Exercise aim: Output a verbatim copy of the data, cut off after the line that contains "from math import".

───── Available data

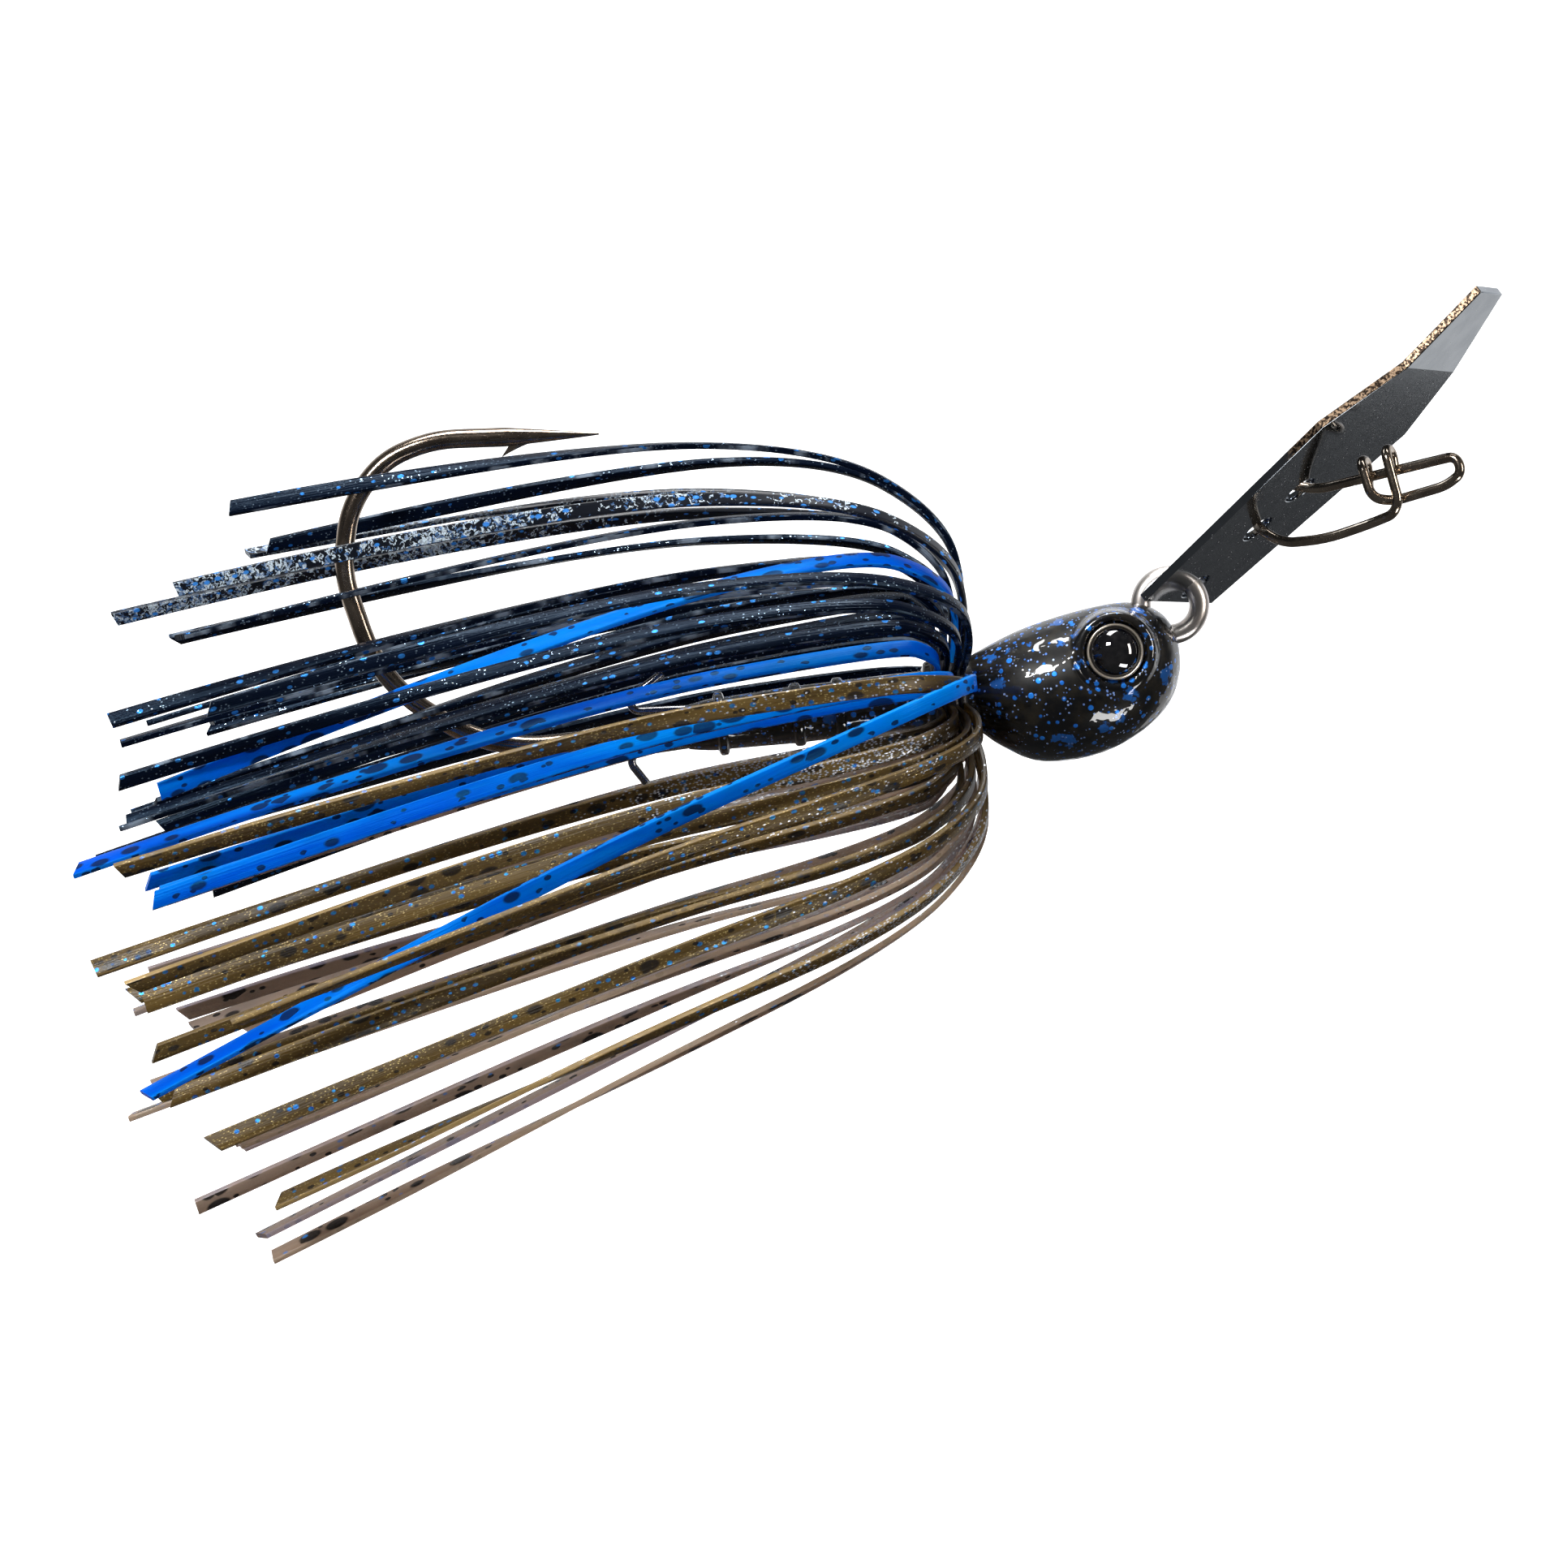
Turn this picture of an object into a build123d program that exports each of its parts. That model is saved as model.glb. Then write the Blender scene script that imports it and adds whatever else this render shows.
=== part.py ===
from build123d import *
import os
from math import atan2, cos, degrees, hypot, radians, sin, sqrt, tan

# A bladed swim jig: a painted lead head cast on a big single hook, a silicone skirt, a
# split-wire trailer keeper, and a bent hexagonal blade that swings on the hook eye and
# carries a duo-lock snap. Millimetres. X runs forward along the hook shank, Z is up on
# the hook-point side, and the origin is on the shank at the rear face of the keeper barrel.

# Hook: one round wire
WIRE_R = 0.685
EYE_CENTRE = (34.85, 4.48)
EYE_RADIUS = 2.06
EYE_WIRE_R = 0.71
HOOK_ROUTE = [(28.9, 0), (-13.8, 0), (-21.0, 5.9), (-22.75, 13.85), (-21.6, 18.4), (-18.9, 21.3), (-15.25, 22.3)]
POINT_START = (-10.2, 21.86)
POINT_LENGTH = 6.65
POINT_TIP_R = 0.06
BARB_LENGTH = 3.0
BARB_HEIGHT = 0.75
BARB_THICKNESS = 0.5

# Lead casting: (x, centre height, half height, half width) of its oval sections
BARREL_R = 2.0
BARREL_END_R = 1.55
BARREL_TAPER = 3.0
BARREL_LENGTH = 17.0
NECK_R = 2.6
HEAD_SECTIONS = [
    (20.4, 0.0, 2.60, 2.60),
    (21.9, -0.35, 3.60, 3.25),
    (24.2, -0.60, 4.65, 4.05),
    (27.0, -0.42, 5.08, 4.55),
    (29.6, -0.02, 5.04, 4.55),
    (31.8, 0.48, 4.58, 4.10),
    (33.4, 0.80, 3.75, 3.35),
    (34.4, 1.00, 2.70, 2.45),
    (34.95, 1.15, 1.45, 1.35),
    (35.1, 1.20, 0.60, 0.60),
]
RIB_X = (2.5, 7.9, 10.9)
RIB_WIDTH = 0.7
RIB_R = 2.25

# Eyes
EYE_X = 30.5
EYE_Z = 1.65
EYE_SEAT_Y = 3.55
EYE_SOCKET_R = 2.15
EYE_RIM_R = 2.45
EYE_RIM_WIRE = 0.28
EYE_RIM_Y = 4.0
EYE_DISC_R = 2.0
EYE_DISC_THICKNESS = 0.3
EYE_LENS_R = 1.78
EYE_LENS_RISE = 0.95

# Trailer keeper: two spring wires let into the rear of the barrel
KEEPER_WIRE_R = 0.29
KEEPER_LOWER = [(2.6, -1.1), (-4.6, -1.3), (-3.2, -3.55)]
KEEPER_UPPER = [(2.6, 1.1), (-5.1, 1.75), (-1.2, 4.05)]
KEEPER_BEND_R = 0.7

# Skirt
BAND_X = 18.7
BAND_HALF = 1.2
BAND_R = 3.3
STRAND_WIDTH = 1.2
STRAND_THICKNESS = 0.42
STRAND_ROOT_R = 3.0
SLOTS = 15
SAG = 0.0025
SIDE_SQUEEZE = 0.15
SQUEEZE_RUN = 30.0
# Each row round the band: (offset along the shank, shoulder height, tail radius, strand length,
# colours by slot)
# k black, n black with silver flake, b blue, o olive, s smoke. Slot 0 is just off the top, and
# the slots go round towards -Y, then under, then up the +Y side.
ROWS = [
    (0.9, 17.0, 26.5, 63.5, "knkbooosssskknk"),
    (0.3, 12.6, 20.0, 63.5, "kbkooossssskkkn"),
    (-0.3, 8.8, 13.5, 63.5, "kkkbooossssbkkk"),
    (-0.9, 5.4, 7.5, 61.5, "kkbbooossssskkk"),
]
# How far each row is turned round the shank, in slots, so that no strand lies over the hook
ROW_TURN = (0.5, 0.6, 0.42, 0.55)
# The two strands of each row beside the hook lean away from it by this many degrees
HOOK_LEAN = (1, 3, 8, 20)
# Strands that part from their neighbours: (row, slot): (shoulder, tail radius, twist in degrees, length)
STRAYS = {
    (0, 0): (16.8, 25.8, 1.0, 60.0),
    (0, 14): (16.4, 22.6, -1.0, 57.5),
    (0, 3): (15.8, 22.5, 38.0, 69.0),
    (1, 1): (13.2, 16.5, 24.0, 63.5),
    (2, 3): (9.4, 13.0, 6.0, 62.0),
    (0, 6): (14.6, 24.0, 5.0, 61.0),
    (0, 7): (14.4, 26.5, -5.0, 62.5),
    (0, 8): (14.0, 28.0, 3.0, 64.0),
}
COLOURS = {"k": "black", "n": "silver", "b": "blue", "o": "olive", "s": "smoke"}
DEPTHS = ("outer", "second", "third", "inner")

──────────

Reply to the exercise:
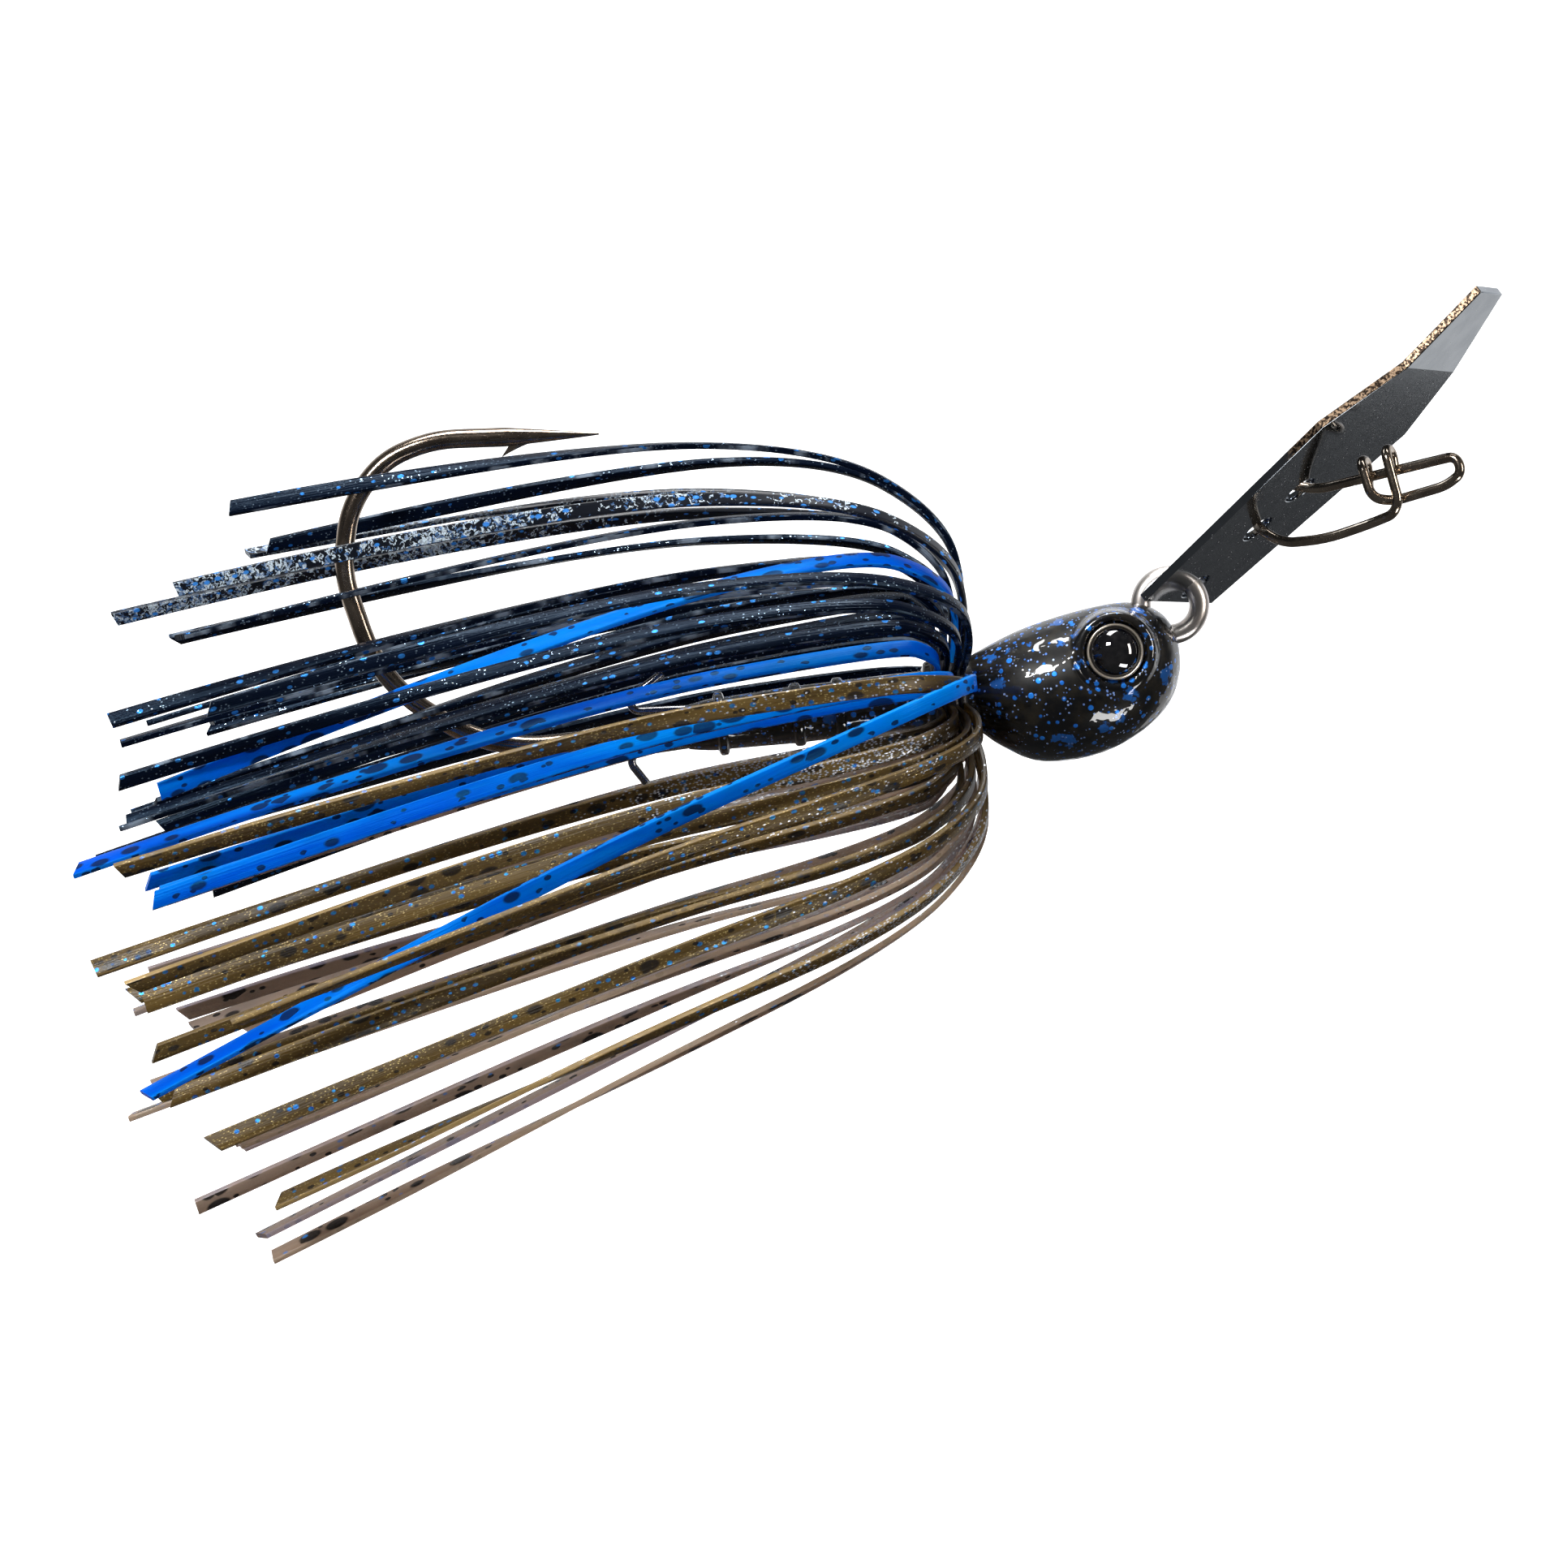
Turn this picture of an object into a build123d program that exports each of its parts. That model is saved as model.glb. Then write the Blender scene script that imports it and adds whatever else this render shows.
=== part.py ===
from build123d import *
import os
from math import atan2, cos, degrees, hypot, radians, sin, sqrt, tan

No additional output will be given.